§ **Do this**
Search the material for the word "dome" and report each line where it turns up.
________
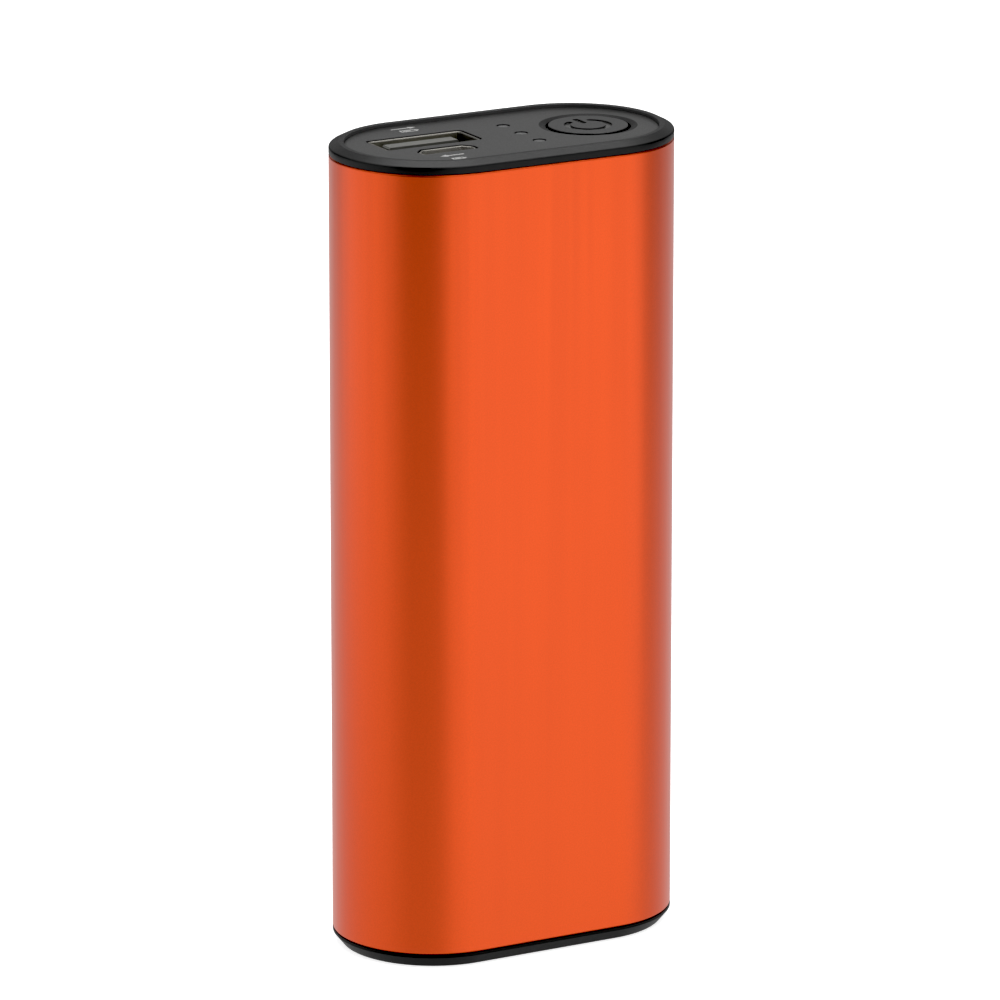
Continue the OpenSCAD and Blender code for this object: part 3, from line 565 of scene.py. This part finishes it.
s.make("power_button_cap", [MAT["button_grey"], MAT["mark_floor"]], "button", ["power_button"])

# ------------------------------------------------------------------ lamps' light guide
s = Solid()
for i in (-1, 0, 1):
    tip = fillet([(0.75, 94.2), (0.75, Z_PLATE - 0.12), (0.3, Z_PLATE - 0.12)], {1: 0.12}, 4)
    loops = s.sweep(tip, lambda r: circle(LAMP_X, i * LAMP_PITCH, r, 40))
    s.fan(loops[0])
    s.fan(loops[-1])
s.box(LAMP_X - 1, LAMP_X + 1, -5.7, 5.7, Z_DECK0 - 1.1, Z_DECK0 - 0.1)
s.make("light_guide_posts", [MAT["clear_lens"]], "root", ["light_guide"])

# ------------------------------------------------------------------ sockets
Z_USB0 = Z_RIM - 14
STEEL = [MAT["socket_steel"], MAT["socket_inner_painted_light"]]


def mouth(depth, r, wall=0.3):
    """(growth, z, level) down a drawn shell's section: outside up, over the rounded rim, inside down."""
    out = [(0, Z_RIM - depth)] if depth else []
    arc = [(-0.07 + 0.07 * math.cos(t), Z_RIM - 0.07 + 0.07 * math.sin(t)) for t in (0, 0.52, 1.05, 1.57)]
    arc += [(-wall + r - r * math.sin(t), Z_RIM - r + r * math.cos(t)) for t in (0, 0.4, 0.8, 1.2, 1.57)]
    return out + arc + ([(-wall, Z_RIM - depth)] if depth else [])


# large socket: drawn shell with two spring windows in each wide wall
s = Solid()
XB = (4.4, 2.2, -2.2, -4.4)


def usb_outline(c):
    r = 0.6 + 0.833 * c
    hw, ht = 6.55 + c, 2.85 + c
    pts = []
    for q, (sx, sy) in enumerate(((1, 1), (-1, 1), (-1, -1), (1, -1))):
        for i in range(9):
            t = math.pi / 2 * (q + i / 8)
            pts.append((PORT_X + sx * (hw - r) + r * math.cos(t), USB_Y + sy * (ht - r) + r * math.sin(t)))
        if q in (0, 2):
            pts += [(PORT_X + x * sy, USB_Y + sy * ht) for x in XB]
    return pts


zb, zt = Z_RIM - 9.3, Z_RIM - 4
rim = mouth(0, 0.16)
levels = [(0, Z_USB0), (0, zb), (0, zt), *rim, (-0.3, zt), (-0.3, zb), (-0.3, Z_USB0)]
loops = [s.loop(usb_outline(c), z) for c, z in levels]
n = len(loops[0])
gaps = [(9, 10), (11, 12), (31, 32), (33, 34)]
last = len(loops) - 1
for k in range(len(loops)):
    a, b = loops[k], loops[(k + 1) % len(loops)]
    # the inner walls take the duller steel copy: painted light
    inner = 1 if last - 3 <= k < last else 0
    windowed = k == 1 or k == last - 2
    for i in range(n):
        j = (i + 1) % n
        if windowed and (i, j) in gaps:
            continue
        s.f.append((a[i], a[j], b[j], b[i]))
        # inner wall faces past x = PORT_X + 6 take the dark steel copy: painted shade at the cavity's end
        s.m.append(2 if inner and min(s.v[t][0] for t in (a[i], a[j])) > PORT_X + 6.0 else inner)
ob, ot, it, ib = loops[1], loops[2], loops[last - 2], loops[last - 1]
for i, j in gaps:
    for q in ((ob[i], ob[j], ib[j], ib[i]), (ot[i], ot[j], it[j], it[i]), (ob[i], ot[i], it[i], ib[i]), (ob[j], ot[j], it[j], ib[j])):
        s.f.append(q)
        s.m.append(0)
for sx in (-1, 1):
    for sy in (-1, 1):
        s.strip([(USB_Y + sy * u, Z_RIM + z) for u, z in ((2.85, -3.9), (2.82, -5.0), (2.66, -7.3), (2.64, -7.8), (2.66, -8.1), (2.73, -8.5))],
                [(USB_Y + sy * u, Z_RIM + z) for u, z in ((2.55, -3.9), (2.52, -5.0), (2.37, -7.3), (2.35, -7.8), (2.38, -8.15), (2.48, -8.6))],
                PORT_X + sx * 3.3 - 0.85, PORT_X + sx * 3.3 + 0.85)
    for z in (Z_RIM - 11.5, Z_RIM - 6):
        s.box(PORT_X + sx * 6.4 - 0.15, PORT_X + sx * 6.4 + 0.15, BOARD_Y + 1.6 - 2.7, BOARD_Y + 1.6 + 0.7, z - 0.8, z + 0.8)
s.make("usb_a_shell_drawn", [*STEEL, MAT["socket_end_painted_shade"]], "root", ["usb_a_shell"])

# small socket
s = Solid()
prof = mouth(5.35, 0.15)
loops = [s.loop(micro(c, 0.35 + c * 0.667), z) for c, z in prof]
for k in range(len(loops)):
    # the inner wall takes the lighter steel copy: painted light
    s.bridge(loops[k], loops[(k + 1) % len(loops)], 1 if k == len(loops) - 2 else 0)
for sx in (-1, 1):
    x = PORT_X + sx * 3.8
    s.box(x - 1.1, x + 1.1, BOARD_Y - 0.25, BOARD_Y, Z_RIM - 5.35 + 1.1, Z_RIM - 5.35 + 3.1)
s.make("micro_usb_shell_drawn", [MAT["socket_steel"], MAT["socket_small_painted_light"]], "root", ["micro_usb_shell"])

# moulded and stamped pieces carried over from the frame get a small broken edge
for name, w in (("usb_a_insulator", 0.06), ("micro_usb_insulator", 0.04), ("usb_a_contacts", 0.03), ("micro_usb_contacts", 0.02)):
    o = NODES[name]
    m = o.modifiers.new("weld", "WELD")
    m.merge_threshold = 1e-6
    m = o.modifiers.new("edge", "BEVEL")
    m.width, m.segments, m.limit_method, m.angle_limit = w * MM, 2, "ANGLE", math.radians(50)
    m.use_clamp_overlap = True

# ------------------------------------------------------------------ switch dome
s = Solid()
prof = [(1.75, 94.6), (1.7, 94.68)] + [(1.62 * math.cos(t), 94.72 + 0.31 * math.sin(t)) for t in [math.pi / 2 * i / 8 for i in range(8)]]
low = [(max(0.02, r - 0.05), z - 0.08) for r, z in reversed(prof[2:])]
loops = s.sweep(prof + [(0.05, 95.03)], lambda r: circle(BUTTON_X, 0, r, 40))
s.fan(loops[-1])
s.fan(loops[0])
dome = s.make("switch_dome_disc", [MAT["spring_steel"]], "root", ["switch_dome"])
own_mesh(dome)

# ------------------------------------------------------------------ floor, light, camera
floor_mat, nt, p = new_mat("floor_white")
nt.links.new(ramp(nt, noise(nt, coords(nt, (1, 1, 1)), 2.0, 2), [(0.3, (0.88, 0.88, 0.88)), (0.7, (0.9, 0.9, 0.9))]), p.inputs["Base Color"])
p.inputs["Roughness"].default_value = 0.9
p.inputs["Specular IOR Level"].default_value = 0.2
p.inputs["Emission Color"].default_value = (1, 1, 1, 1)
p.inputs["Emission Strength"].default_value = 0.8
bpy.ops.mesh.primitive_plane_add(size=30, location=(0, 0, 0))
floor = bpy.context.object
floor.name = "floor"
floor.data.materials.append(floor_mat)
# the floor shows, but doesn't shade the lights or throw its own light up, as with a cut-out background
floor.visible_glossy = floor.visible_diffuse = floor.visible_transmission = floor.visible_shadow = False

world = bpy.data.worlds.new("studio")
bpy.context.scene.world = world
world.use_nodes = True
bg = world.node_tree.nodes["Background"]
bg.inputs["Color"].default_value = (1, 1, 1, 1)
bg.inputs["Strength"].default_value = 0.012


def softbox(name, az, el, dist, w, h, radiance, aim=(0, 0, 0.05)):
    """Area light at azimuth az (0 in front, positive towards +X) and elevation el, in degrees."""
    power = radiance * math.pi * w * h
    a, e = math.radians(az), math.radians(el)
    loc = Vector((math.sin(a) * math.cos(e), -math.cos(a) * math.cos(e), math.sin(e))) * dist + Vector(aim)
    li = bpy.data.lights.new(name, "AREA")
    li.shape, li.size, li.size_y, li.energy = "RECTANGLE", w, h, power
    o = bpy.data.objects.new(name, li)
    o.location = loc
    o.rotation_mode = "QUATERNION"
    o.rotation_quaternion = (Vector(aim) - loc).to_track_quat("-Z", "Y")
    bpy.context.scene.collection.objects.link(o)
    o.visible_camera = False
    return o


softbox("key_right", 22, 0, 1.0, 1.44, 1.13, 0.83, (0, 0, 0.278))
softbox("fill_left", -107, 0, 1.0, 1.61, 0.74, 0.75, (0, 0, 0.18))
softbox("backdrop", 150, 0, 1.0, 1.6, 0.42, 0.42, (0, 0, 0.37))
softbox("overhead", 145, 70, 1.0, 0.75, 0.6, 2.78, (0, 0, 0.1))
softbox("top_soft", 140, 65, 1.15, 1.9, 1.6, 0.58, (0, 0, 0.1))
softbox("top_left", -110, 55, 1.0, 0.8, 0.6, 1.38, (0, 0, 0.1))
softbox("top_right", 70, 60, 1.0, 0.8, 0.6, 0.23, (0, 0, 0.1))
softbox("top_front", 20, 60, 1.0, 0.7, 0.4, 2.7, (0, 0, 0.1))

# white table top: throws the light of the studio up
table = bpy.data.lights.new("table_bounce", "AREA")
table.shape, table.size = "DISK", 1.214
table.energy = 0.70 * math.pi * math.pi * 0.607 ** 2
o = bpy.data.objects.new("table_bounce", table)
o.location = (0, 0, -0.0005)
o.rotation_euler = (math.pi, 0, 0)
bpy.context.scene.collection.objects.link(o)
o.visible_camera = False

cam_data = bpy.data.cameras.new("camera")
cam = bpy.data.objects.new("camera", cam_data)
bpy.context.scene.collection.objects.link(cam)
bpy.context.scene.camera = cam
YAW, PITCH = math.radians(-29.0), math.radians(15.37)
back = Vector((math.sin(YAW) * math.cos(PITCH), -math.cos(YAW) * math.cos(PITCH), math.sin(PITCH)))
cam.location = Vector((-0.4769, -0.8598, 0.3261))
cam.rotation_mode = "QUATERNION"
cam.rotation_quaternion = (-back).to_track_quat("-Z", "Y")
cam_data.sensor_width = 36
cam_data.lens = 36 * 8162 / 1000
cam_data.clip_start, cam_data.clip_end = 0.05, 60

bpy.context.scene.view_settings.view_transform = "Standard"
bpy.context.scene.view_settings.look = "None"
bpy.context.scene.view_settings.use_curve_mapping = True
bpy.context.scene.view_settings.curve_mapping.black_level = (0.018, 0.018, 0.018)
bpy.context.scene.view_settings.curve_mapping.update()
________
§ **Answer to this problem**
# ------------------------------------------------------------------ switch dome
dome = s.make("switch_dome_disc", [MAT["spring_steel"]], "root", ["switch_dome"])
own_mesh(dome)